At first her sentences were somewhat nonsensical attempts, I think, at getting words to string together again into expression. But later, they started to form, take flight, in a kind of slightly wounded, flapping monologue.
“Well, you know,” she’d say, “I love Harold to death but he drinks like a fish. Do you know where he’s at? … He’s just down there. Passed out. Again. Yes. You know Maude? She’s my friend at home … I made a pinwhe…” And, in a desperate whisper, “Do you trust them at night? They once bent my finger back. It broke. Yes. It did. Broke. Can you look over there? He’s hiding. I know A murderer! He was in the other bed last night. But, the poor dear. Drinks so much. … You don’t, do you? I love my puppy. She’s good. Never barks or nothing. But I forget her name. What is it? Emily. Really? Why did I name her Emily? I might like Penny better. She likes the nice, green grass…”

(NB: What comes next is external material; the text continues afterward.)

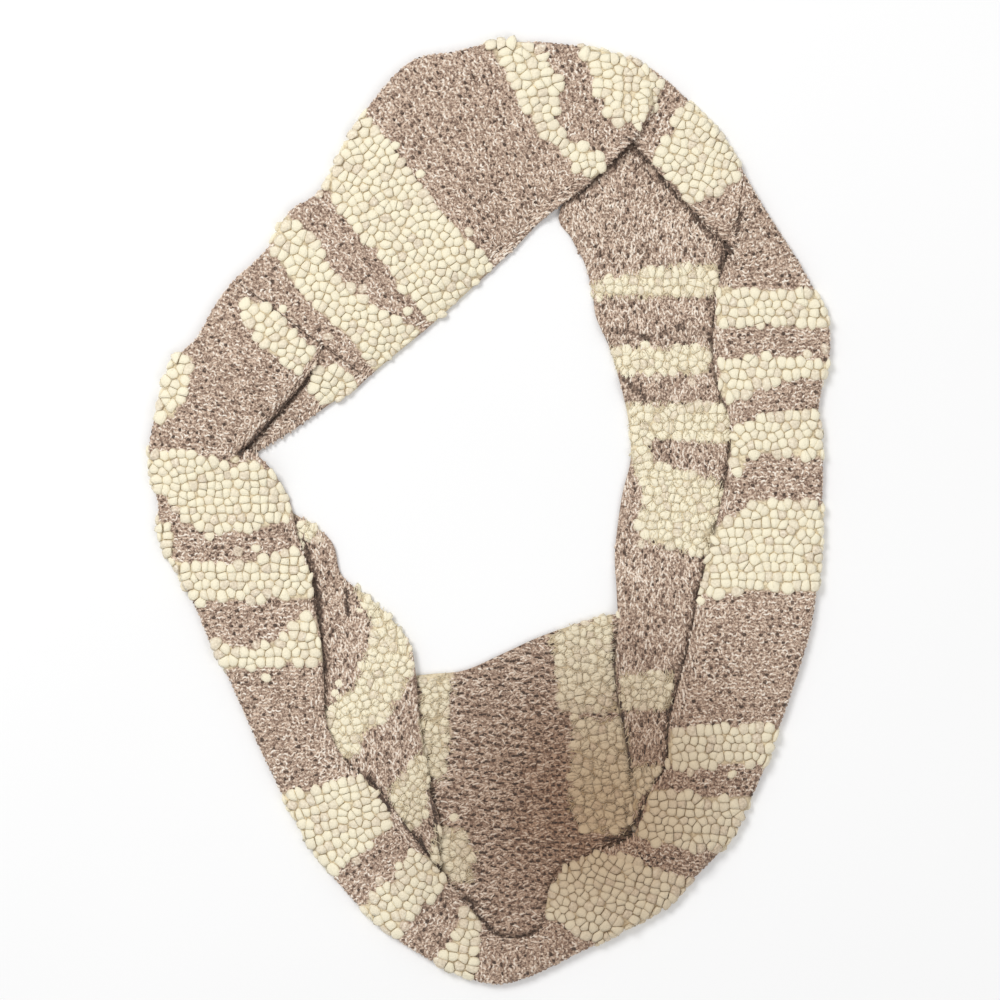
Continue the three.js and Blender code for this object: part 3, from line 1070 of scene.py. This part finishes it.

I would later learn that the first name she remembered, really remembered, without anyone needed to tell her, was mine.
“Tim! Tim, come here. I need our help,” she once said, in desperation, as I leaned over, glancing over at the nurse, Valerie, as her face lit up, shocked that Joan remembered my name. Then Joan whispered, “What’s my puppy’s name? I can’t remember her name!”
“Emily,” I said.
“Oh, Emily… and what’s my name?”
“Oh, thank you. And you’re Tim. I knew that.”
Over the next couple of months, I kept noticing that our conversations would become more coherent and be about things that were actually happening, although, on occasion, Harold, his vice and the unseen murderer would show up. But mostly things became more real as her mind began its return. Except in the case with the puppy; she was always very real. On occasion, she would ask me or a nurse to give her food or water. I once took a Tic Tac, told her it was a special puppy nutrition pill, and made it look like the puppy ate it, as I slid the mint back into my palm. Afterwards, a nurse (and friend by that time) followed me back and, seeming to be near tears, said, “You… are awesome,” and quickly retreated down the hall.
And one time, Joan stopped me, as another elderly resident stared and played with a small Teddy Bear.
“Tim,” Joan said, lowering her voice to a whisper,” I’m not sure her puppy likes her. Is it ok with her, you think?”
“Oh, that’s not a puppy,” I said, “that’s a bear.”
She looked over, and back at me, then at her puppy and said, “Yes it is. Oh, and she makes it look so real, the way she moves it around and …”
She stopped, then looked at me a moment, hand on her chin, then said, quite matter-of-factly, “Well, thank God I’m not the only one who’s crazy.” I had to laugh. So did she.
So, on that one day, Joan asked if her puppy was real or not. I didn’t know what to say, but it seemed critical, as she had come so far. So, after a moment, I said, “It doesn’t really matter if she’s real to them or not, Joan. It only matters how real she is to you.” I kind of internally winced at my triteness, but Joan said, smiling, “Really! You’re right. I feel so much better. Thank you.”
I still don’t know if that was the right thing to say. But I saw Joan when I went back out there around Christmas for a visit. It’s been a year and a half since I left.
Joan remembers me; much of her mind is back and is sticking around this time, and she still has the puppy. One of the nurses bought the it a new collar, complete with a bell so it doesn’t get away. It’s still bounding through Joan’s imagination, and it still likes the nice, clean grass.